- EXERCISE AIM -
Give only the count of lines containing "this".

- TASK MATERIAL -
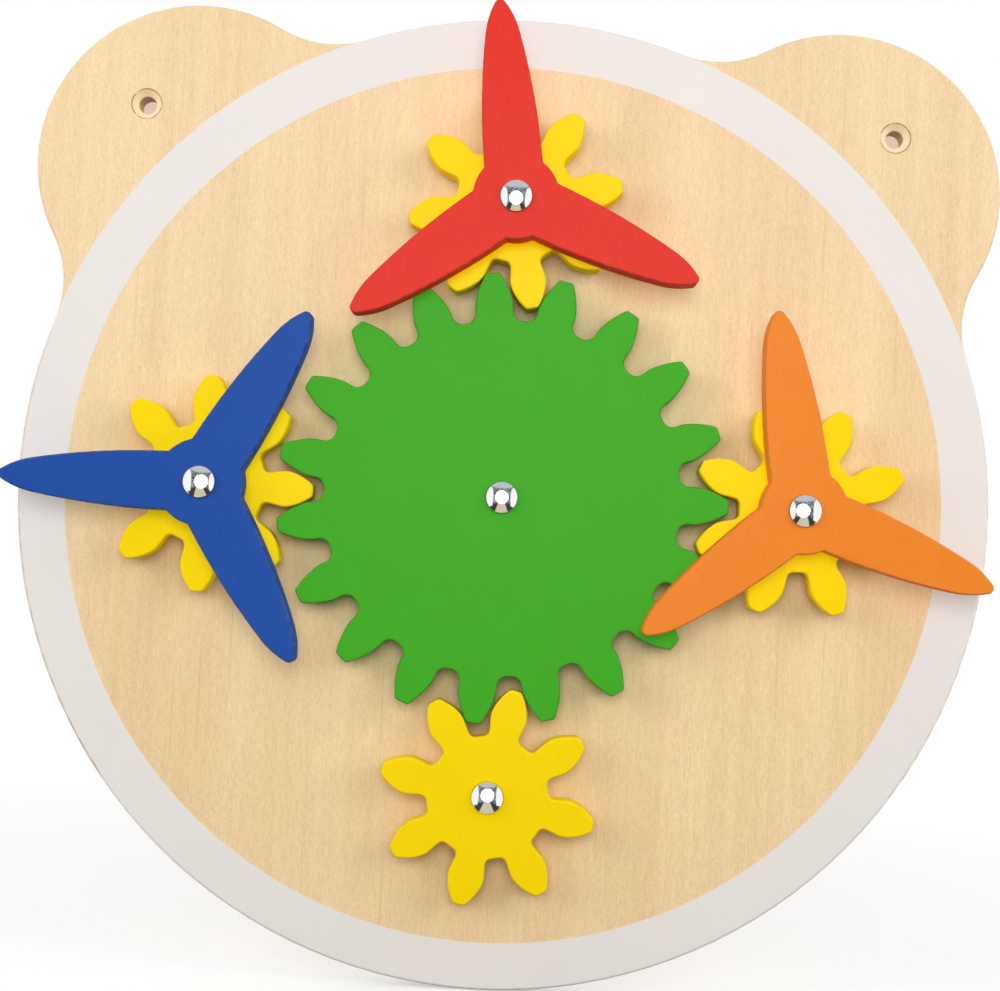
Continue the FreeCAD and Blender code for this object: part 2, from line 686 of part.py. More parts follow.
def make_nut(axle):
    """Hexagon nut in the recess in the board's back, its corners bevelled at both ends."""
    body = new_body(f"axle_nut_{axle}", *axle_position(axle), nut_back)
    sketch = new_sketch(body, "Hexagon")
    corner_radius = size["nut_width"] / math.sqrt(3)
    corners = [polar_point(FreeCAD.Vector(), corner_radius.value, math.tau * k / 6) for k in range(6)]
    sides = [sketch.addGeometry(Part.LineSegment(start, end))
             for start, end in zip(corners, corners[1:] + corners[:1])]
    guide = sketch.addGeometry(Part.Circle(FreeCAD.Vector(), FRONT, corner_radius.value), True)
    pin_point(sketch, guide, 3, ZERO, ZERO)
    constrain(sketch, "Radius", (guide,), corner_radius)
    for side, following in zip(sides, sides[1:] + sides[:1]):
        sketch.addConstraint(Sketcher.Constraint("Coincident", side, 2, following, 1))
        sketch.addConstraint(Sketcher.Constraint("PointOnObject", side, 1, guide))
    for side in sides[1:]:
        sketch.addConstraint(Sketcher.Constraint("Equal", sides[0], side))
    sketch.addConstraint(Sketcher.Constraint("PointOnObject", sides[0], 1, -1))
    add_circle(sketch, bolt_hole_radius)
    solid = add_pad(body, sketch, "Thickness", size["nut_height"])

    bevel_radius = corner_radius - size["nut_chamfer"]
    near, far = size["nut_chamfer_drop"], size["nut_height"] - size["nut_chamfer_drop"]
    for name, end, inner in (("BackBevel", ZERO, near), ("FrontBevel", size["nut_height"], far)):
        profile = new_sketch(body, f"{name}Profile", plane="XZ_Plane")
        add_loop(profile, [(bevel_radius, end), (corner_radius, end), (corner_radius, inner)])
        groove = body.newObject("PartDesign::Groove", name)
        groove.Profile = profile
        groove.ReferenceAxis = (profile, ["V_Axis"])
        groove.Angle = FULL_TURN
        document.recompute()
        if not groove.Shape.Volume < solid.Shape.Volume:
            raise RuntimeError("a nut's bevel cuts nothing")
        solid = groove
    return body


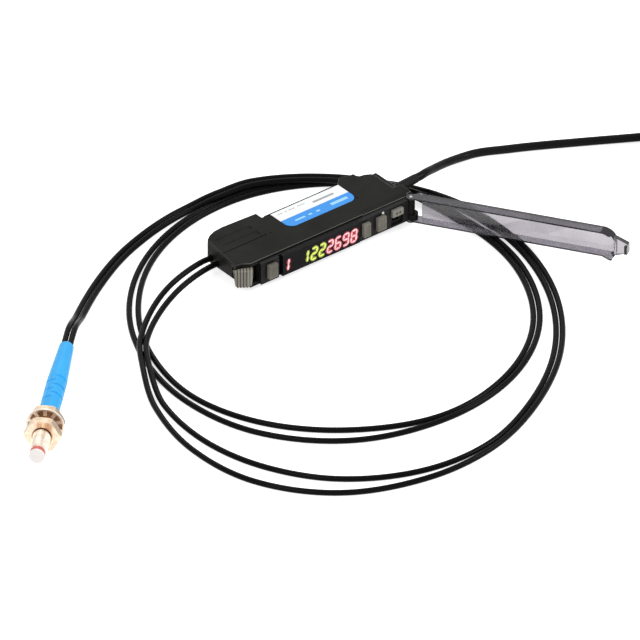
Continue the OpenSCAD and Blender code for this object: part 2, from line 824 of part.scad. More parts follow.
// Sensing face with the polished ends of both fibres
module fibre_tip() {
  color("#d8d4c8") on_head(face_start) difference() {
    cylinder(d = face_d, h = face_t);
    for (side = [-1, 1])
      translate([0, side * 0.75, face_t - 0.2]) cylinder(r = 0.5, h = 1);
  }
}

case_shell();
side_cover();
side_label();
front_bezel();
display_window();
digit_display();
display_board();
main_board();
tact_switches();
set_button();
mode_button();
adjust_button();
slide_switch();
indicator_led();
dust_cover();
hinge_pin();
lock_lever();
lever_pin();
port_block();
fibre_clamp();
emitter_led();
receiver_diode();
end_cap();
cable_boot();
power_cable();
cable_coil();
coil_tie();
cable_tail();
wire_brown();
wire_black();
wire_blue();
wire_tips();
fibre_a();
fibre_b();
head_sleeve();
head_barrel();
rear_nut();
lock_washer();
front_nut();
marker_ring();
fibre_tip();
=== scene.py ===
"""Looks of a fibre optic sensor amplifier with its two fibres, sensing head and signal cable.

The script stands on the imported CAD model: origin at the middle of the rail seat, +X towards the
cable, -Y towards the display front, +Z up through the label side. Lengths are in metres, and in
millimetres where a name ends in mm.
"""

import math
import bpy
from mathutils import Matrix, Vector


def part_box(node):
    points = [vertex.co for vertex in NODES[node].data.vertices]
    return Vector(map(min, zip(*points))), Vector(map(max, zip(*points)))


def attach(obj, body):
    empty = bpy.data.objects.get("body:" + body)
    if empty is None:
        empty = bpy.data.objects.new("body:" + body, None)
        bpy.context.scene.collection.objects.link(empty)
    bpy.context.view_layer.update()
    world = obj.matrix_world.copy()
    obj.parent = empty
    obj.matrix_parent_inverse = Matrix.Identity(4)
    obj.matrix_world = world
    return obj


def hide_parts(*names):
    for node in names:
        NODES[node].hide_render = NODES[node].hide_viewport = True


bl_info = {
    "name": "Fibre optic sensor",
    "version": (1, 0, 0),
    "blender": (4, 5, 0),
    "location": "View3D > Sidebar > Sensor",
    "description": "Builds the housing, front, dust cover, fibres, cable and sensing head",
    "category": "Add Mesh",
}

import bmesh
import bpy
from bpy.props import FloatProperty, FloatVectorProperty, PointerProperty
from mathutils import Matrix, Vector

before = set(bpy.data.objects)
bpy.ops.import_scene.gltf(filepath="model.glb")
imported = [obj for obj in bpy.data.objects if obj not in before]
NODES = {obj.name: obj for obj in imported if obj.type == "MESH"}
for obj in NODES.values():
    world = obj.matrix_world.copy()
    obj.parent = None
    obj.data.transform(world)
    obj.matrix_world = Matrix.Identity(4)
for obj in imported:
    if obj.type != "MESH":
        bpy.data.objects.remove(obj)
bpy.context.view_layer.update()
MM = 0.001

# Places that come from the part's solids
WINDOW_FACE_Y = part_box("display_window")[0].y
LABEL_TOP_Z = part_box("side_label")[1].z
FLOOR_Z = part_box("coil_tie")[0].z

# Noise seldom leaves this range, so a range of colours or roughness is laid over it
NOISE_SPREAD = (0.3, 0.7)
# Faces narrower than this, on the mean, are shaded smooth; broad ones stay plain and flat
SMOOTH_BELOW = 2 * MM

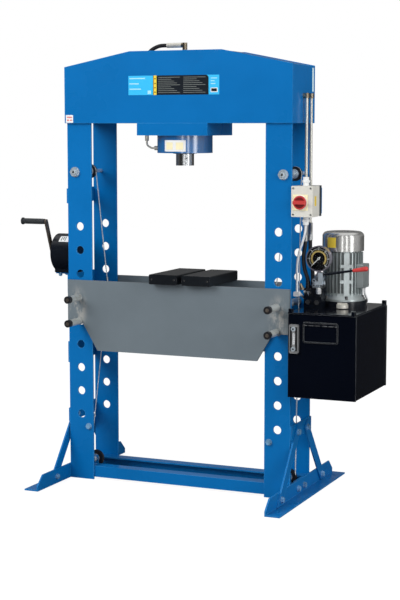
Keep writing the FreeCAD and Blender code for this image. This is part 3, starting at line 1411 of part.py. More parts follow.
# ---- pipes, hoses and cable ----
def make_pipes():
    pipes = []
    fittings = []
    z = pipe_top_z + elbow_height / 2
    for y in (pipe_front_y, pipe_rear_y):
        pipes.append(rod_z(pipe_x, y, pipe_bottom_z, pipe_top_z, pipe_radius))
        elbow = fuse([rod_z(pipe_x, y, pipe_top_z, pipe_top_z + elbow_height, elbow_radius),
                      rod_x(head_half, pipe_x, y, z, elbow_radius),
                      rod_x(post_outer_x - 14, pipe_x, y, z, pipe_radius)])
        fittings.append(elbow)
        fittings.append(hexagon(V(pipe_x, y, pipe_bottom_z - ferrule_length), V(pipe_x, y, pipe_bottom_z),
                                ferrule_radius + 1))
    port_x = cylinder_x - housing_radius
    fittings.append(hexagon(V(port_x - return_nut_length, 0, return_port_z), V(port_x, 0, return_port_z),
                            return_nut_radius))
    # Elbow on the cylinder's top port, pointing left.
    elbow = fuse([rod_z(cylinder_x, 0, barrel_top, top_port_z + elbow_radius, elbow_radius),
                  rod_x(cylinder_x - 14, cylinder_x, 0, top_port_z, elbow_radius)])
    fittings.append(elbow)
    save("pipe_fittings", fittings)

    bend_x = port_x - return_nut_length
    pipes.append(routed_tube("return pipe", [(bend_x, 0, return_port_z), (bend_x - 16, 0, return_port_z),
                                             (bend_x - 36, 0, return_port_z + 12),
                                             (bend_x - 36, 0, return_port_z + 30)], return_pipe_radius))
    foot_x = bend_x - 36
    pipes.append(rod_z(foot_x, 0, return_port_z + 30, return_port_z + 56, ferrule_radius - 1))
    top_x = cylinder_x - 14
    pipes.append(rod_x(top_x - 66, top_x, 0, top_port_z, ferrule_radius + 1))
    save("steel_pipes", pipes)

    start_x = top_x - 66
    hoses = []
    hoses.append(routed_tube("top hose", [(start_x, 0, top_port_z), (start_x - 35, 0, top_port_z),
                                          (start_x - 70, -9, top_port_z - 17),
                                          (start_x - 92, -30, top_port_z - 60),
                                          (start_x - 88, -62, top_port_z - 110),
                                          (start_x - 50, -92, top_port_z - 150),
                                          (start_x + 10, -100, top_port_z - 170),
                                          (0, -102, top_port_z - 180), (90, -100, top_port_z - 190),
                                          (180, -88, top_port_z - 200), (270, -60, top_port_z - 208),
                                          (post_outer_x - 145, -30, z + 1),
                                          (post_outer_x - 75, pipe_front_y, z),
                                          (post_outer_x - 14, pipe_front_y, z)], hose_radius))
    hoses.append(routed_tube("return hose", [(foot_x, 0, return_port_z + 56), (foot_x, 0, return_port_z + 106),
                                             (foot_x, 30, return_port_z + 160),
                                             (foot_x + 20, 76, return_port_z + 195),
                                             (foot_x + 80, 101, return_port_z + 208), (-30, 103, z - 4),
                                             (70, 103, z - 2), (170, 101, z), (270, 92, z),
                                             (post_outer_x - 145, 72, z),
                                             (post_outer_x - 75, pipe_rear_y, z),
                                             (post_outer_x - 14, pipe_rear_y, z)], hose_radius))
    low = pipe_bottom_z - ferrule_length
    hoses.append(routed_tube("front hose", [(pipe_x, pipe_front_y, low), (pipe_x, pipe_front_y, low - 34),
                                            (pipe_x - 13, 4, low - 82), (pipe_x - 13, 14, low - 136),
                                            (pipe_x + 3, 20, low - 184), (pipe_x + 3, 20, valve_top_z)],
                             hose_radius))
    hoses.append(routed_tube("rear hose", [(pipe_x, pipe_rear_y, low), (pipe_x, pipe_rear_y, low - 50),
                                           (pipe_x + 3, 52, low - 100), (pipe_x + 9, 55, low - 145),
                                           (pipe_x + 13, 52, low - 182), (pipe_x + 13, 52, valve_top_z)],
                             hose_radius))
    save("hoses", hoses)


def make_cable():
    start_z = switch_bottom_z - gland_length
    # The plug hangs between the right posts, in front of the valve block.
    plug_low = valve_top_z - plug_drop - plug_height
    plug_top = plug_low + plug_height
    plug = rounded_box(cable_x - plug_half_width, cable_x + plug_half_width, plug_y - plug_half_depth,
                       plug_y + plug_half_depth, plug_low, plug_top, 4, V(0, 1, 0))
    upper = routed_tube("upper cable", [(gland_x, gland_y, start_z + 20), (gland_x, gland_y, start_z - 22),
                                        (533, -76, start_z - 66), (515, -70, start_z - 110),
                                        (506, -66, start_z - 155), (cable_x, -60, start_z - 200),
                                        (cable_x, plug_y, plug_top + 24), (cable_x, plug_y, plug_top)],
                        cable_radius)
    out_y = plug_y + plug_half_depth
    out_z = plug_low + plug_height / 2
    lid = lid_top_z + cable_radius + 1
    end_y = motor_y + 20
    end_x = motor_x + motor_fin_radius + terminal_depth - 12
    end_z = lid_top_z + terminal_low_z
    lower = routed_tube("lower cable", [(cable_x, out_y, out_z), (cable_x, out_y + 22, out_z),
                                        (cable_x, 20, lid + 34), (504, 76, lid + 6), (514, 112, lid), (524, 150, lid),
                                        (544, 198, lid), (600, 238, lid), (658, 242, lid),
                                        (706, 226, lid), (end_x, end_y + 40, lid + 14),
                                        (end_x, end_y, lid + 46), (end_x, end_y, end_z)], cable_radius)
    save("motor_cable", [upper, plug, lower])


make_posts()
make_head()
make_cylinder()
make_ram()
make_frame_brackets()
make_feet_and_braces()
make_frame_bolts()
make_pulleys()
make_axles()
make_ropes()
make_winch()
make_table()
make_pins()
make_blocks()
make_tank()
make_motor()
make_valve()
make_gauge()
make_switch()
make_pipes()
make_cable()
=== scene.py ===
import math

import bmesh
import bpy
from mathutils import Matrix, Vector


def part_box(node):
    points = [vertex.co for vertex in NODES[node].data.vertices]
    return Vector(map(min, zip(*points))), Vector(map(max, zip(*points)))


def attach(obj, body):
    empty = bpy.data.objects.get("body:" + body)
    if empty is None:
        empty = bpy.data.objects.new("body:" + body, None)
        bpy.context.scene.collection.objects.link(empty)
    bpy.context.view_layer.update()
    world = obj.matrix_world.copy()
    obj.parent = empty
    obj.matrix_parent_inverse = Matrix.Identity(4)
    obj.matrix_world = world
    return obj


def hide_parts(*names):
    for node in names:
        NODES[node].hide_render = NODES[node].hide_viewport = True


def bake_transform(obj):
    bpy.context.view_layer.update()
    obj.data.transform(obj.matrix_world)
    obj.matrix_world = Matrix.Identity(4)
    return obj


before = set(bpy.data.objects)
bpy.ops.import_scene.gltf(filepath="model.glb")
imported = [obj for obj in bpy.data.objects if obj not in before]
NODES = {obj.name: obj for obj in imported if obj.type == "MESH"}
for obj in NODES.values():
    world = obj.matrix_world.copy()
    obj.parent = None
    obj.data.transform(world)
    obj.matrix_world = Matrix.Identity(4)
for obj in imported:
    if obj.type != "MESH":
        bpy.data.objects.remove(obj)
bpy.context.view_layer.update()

bl_info = {
    "name": "Workshop Press",
    "version": (1, 0, 0),
    "blender": (4, 5, 0),
    "location": "3D View > Sidebar > Workshop Press",
    "description": "Dresses a hydraulic workshop press: paint, metal, rope, labels, gauge, switch and stage",
    "category": "Object",
}

FRONT = (0, -1, 0)
UP = (0, 0, 1)
MOTOR_X, MOTOR_Y = 0.633, 0.135
GAUGE_X, GAUGE_Z = 0.573, 0.971
THIN_BEAD = 0.0018
FOIL_THICKNESS = 0.0004
WASHER_THICKNESS = 0.0018
ROUNDED_ANGLE = math.radians(35)
CRISP_ANGLE = math.radians(32)
PULLEYS = ["pulley_top_left", "pulley_top_right", "pulley_bottom_left", "pulley_bottom_right"]
PINS = ["pin_upper_left", "pin_upper_right", "pin_lower_left", "pin_lower_right"]
BLOCKS = ["press_block_left", "press_block_right"]


# ------------------------------------------------------------------ sizes and colours
class PressColours(bpy.types.PropertyGroup):
    """Colours of the press, as written on the surfaces"""
    frame_blue: bpy.props.FloatVectorProperty(
        name="Frame Blue", description="Paint of the welded frame", subtype="COLOR", size=3,
        min=0, max=1, default=(0.002, 0.148, 0.436))
    table_grey: bpy.props.FloatVectorProperty(
        name="Table Grey", description="Paint of the work table", subtype="COLOR", size=3,
        min=0, max=1, default=(0.150, 0.184, 0.208))
    tank_black: bpy.props.FloatVectorProperty(
        name="Tank Black", description="Gloss paint of the oil tank", subtype="COLOR", size=3,
        min=0, max=1, default=(0.0015, 0.0025, 0.006))
    satin_black: bpy.props.FloatVectorProperty(
        name="Satin Black", description="Paint of winch and valve block", subtype="COLOR",
        size=3, min=0, max=1, default=(0.0045, 0.0065, 0.011))
    motor_silver: bpy.props.FloatVectorProperty(
        name="Motor Silver", description="Paint of the motor", subtype="COLOR", size=3,
        min=0, max=1, default=(0.53, 0.59, 0.595))
    switch_cream: bpy.props.FloatVectorProperty(
        name="Switch Cream", description="Plastic of the switch box", subtype="COLOR", size=3,
        min=0, max=1, default=(0.69, 0.68, 0.62))
    signal_red: bpy.props.FloatVectorProperty(
        name="Signal Red", description="Plastic of the switch knob and the lever grip", subtype="COLOR",
        size=3, min=0, max=1, default=(0.56, 0.052, 0.05))
    plate_yellow: bpy.props.FloatVectorProperty(
        name="Plate Yellow", description="Plate behind the switch knob", subtype="COLOR",
        size=3, min=0, max=1, default=(0.95, 0.86, 0.55))
    signal_yellow: bpy.props.FloatVectorProperty(
        name="Signal Yellow", description="Plain yellow fields of the labels", subtype="COLOR",
        size=3, min=0, max=1, default=(0.88, 0.64, 0.06))
    label_cyan: bpy.props.FloatVectorProperty(
        name="Label Cyan", description="Bright part of the head's label", subtype="COLOR", size=3,
        min=0, max=1, default=(0.035, 0.52, 0.93))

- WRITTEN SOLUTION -
5